For $n\ge 2$, $ch(H\square P_n)\le ch\left(H\right)+1$.

Proof. 

Let the vertices of $P_n$ be $1,\dots ,n$; let $V_1=V\left(H\right)\times \{1,\dots ,n-1\}$ and $V_2=V\left(H\right)\times \left\{n\right\}$. Then, $V_1$ and $V_2$ are disjoint and non-empty, $V\left(G\right)=V_1\cup V_2$, and every vertex in $V_2$ is adjacent in $G=H\square P_n$ to exactly one vertex in $V_1$. Further, $V_1$ induces $G_1\cong H\square P_{n-1}$ in G, and $V_2$ induces $G_2\cong H$ in G. The conclusion follows from Theorem 18 by induction on n. □

Each of the graphs in the next two corollaries contains the subgraph $H=\theta (1,3,3)$, giving a lower bound of their choice number. The upper bound follows from Corollary 5, giving each result.

Corollary 6. 

For $m\ge 2$, $n\ge 3$, $ch(P_m\square P_n)=3$.

Corollary 7. 

For $r\ge 2$, $n\ge 2$, $ch(C_{2r}\square P_n)=3$.

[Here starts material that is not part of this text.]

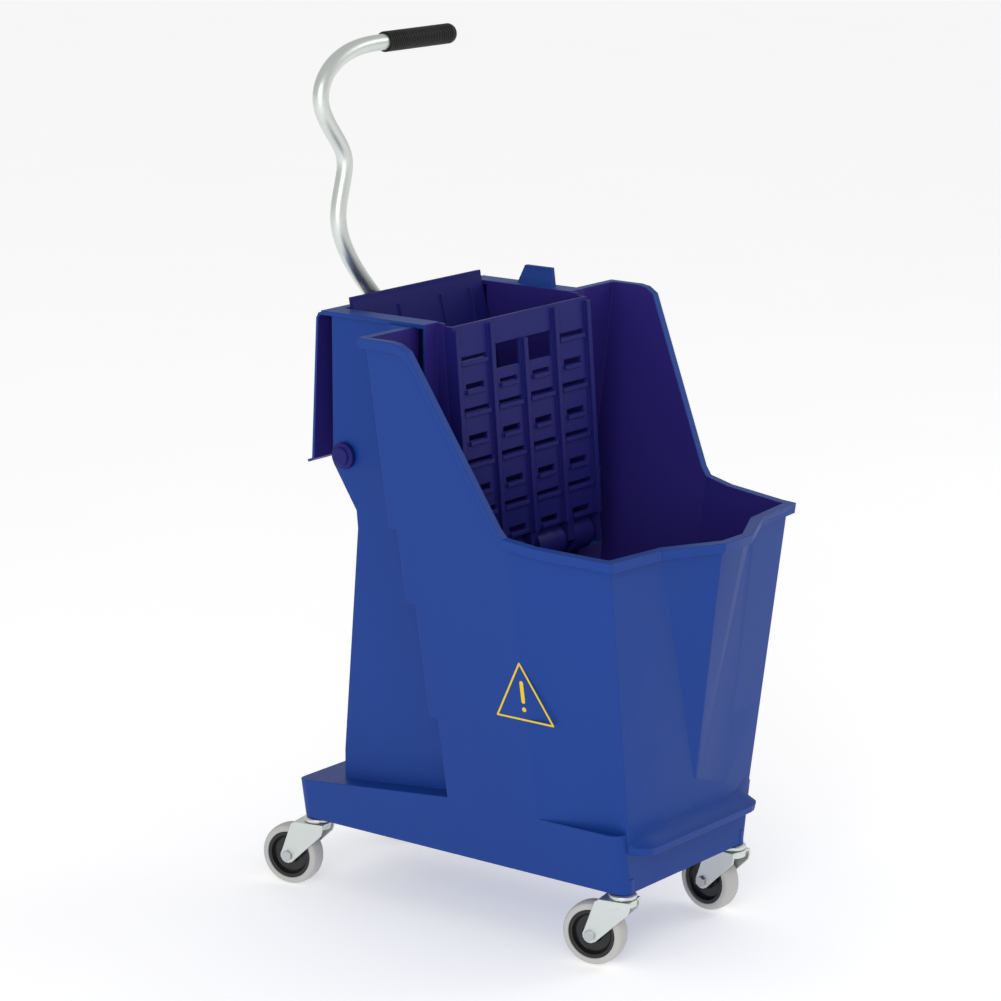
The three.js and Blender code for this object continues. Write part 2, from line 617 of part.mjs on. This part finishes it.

We note that both Corollary 6 and Corollary 7 follow from a result by Alon and Tarsi, who showed that every bipartite planar graph is 3-choosable [22]. Also, it is worth noting that by Corollary 1, $ch(C_m\square P_n)\le 3$ for all $m\ge 3$. Therefore, $ch(C_m\square P_n)=3$ when m is odd. Together with Corollary 7, we can conclude the next result.

Corollary 8. 

For $m\ge 2$, $n\ge 2$, $ch(C_m\square P_n)=3$.

Corollary 9. 

Suppose that $u\in V\left(H\right)$ has degree $r>0$ in H; then, $ch(G\square H)\le max\{ch\left(G\square (H-u)\right),ch\left(G\right)+r\}$.

Proof. 

$G\square H$ can be formed by connecting $G\square (H-u)$ to a disjoint copy of G in such a way that every vertex of the added G has r neighbors in $G\square (H-u)$. □

Corollary 9 is just a special case of an obvious application of Theorem 18, in which $V(G\square H)=V\left(G\right)\times V\left(H\right)$ is partitioned into $V\left(G\right)\times U_1$ and $V\left(G\right)\times U_2$ for some partition of $V\left(H\right)$ into $U_1\cup U_2$. In Corollary 9, $|U_2|=1$.

We close this section with a more general upper bound on the choice number of the Cartesian product of any two graphs.

Theorem 19. 

$ch(G\square H)\le max\left\{\right|V\left(G\right)|,|V\left(H\right)\left|\right\}$ with equality when $G=H=K_n$.

Proof. 

If G and H are two graphs of order at most n, then $G\square H\subseteq K_n\square K_n$ and $ch(G\square H)\le ch(K_n\square K_n)=ch\left(L\left(K_{n,n}\right)\right)=n$, with the last equality following from Theorem 2. □

Corollary 10. 

If $\left|V\right(G\left)\right|\le n$, then $G\square K_n$ is chromatic-choosable.

6. Conclusions

The results presented in this paper provide new insights into the relationship between the structure of a graph and its choice number, particularly for chordal, chordless, and some non-chordal graphs. Together, the corollaries and the example illustrate a connection between chromatic-choosability and graph decompositions, offering new tools to identify classes of chromatic-choosable graphs that are chordless or non-chordal. The question of whether there might be non-chordal graphs that are 2-choosable, thus chromatic-choosable, was answered affirmatively by Erdös et al. [3] when they characterized all 2-choosable graphs, mainly that every component of such graphs must be 2-choosable. We hope that the results presented here will help further characterize 3-choosable graphs given some earlier work in this respect by Alon et al. [22] when they showed that every bipartite planar graph is 3-choosable; our results make no distinctions between planar and non-planar graphs as every bipartite graph is chordless and non-chordal graphs include all multipartite graphs with 3 or more parts. Finally, we observe that the bound of Theorem 17 is tight for planar graphs, as Voigt and a few other researchers [23,24,25] have found some examples of planar triangle-free graphs (having more than two odd holes) that are not 3-choosable.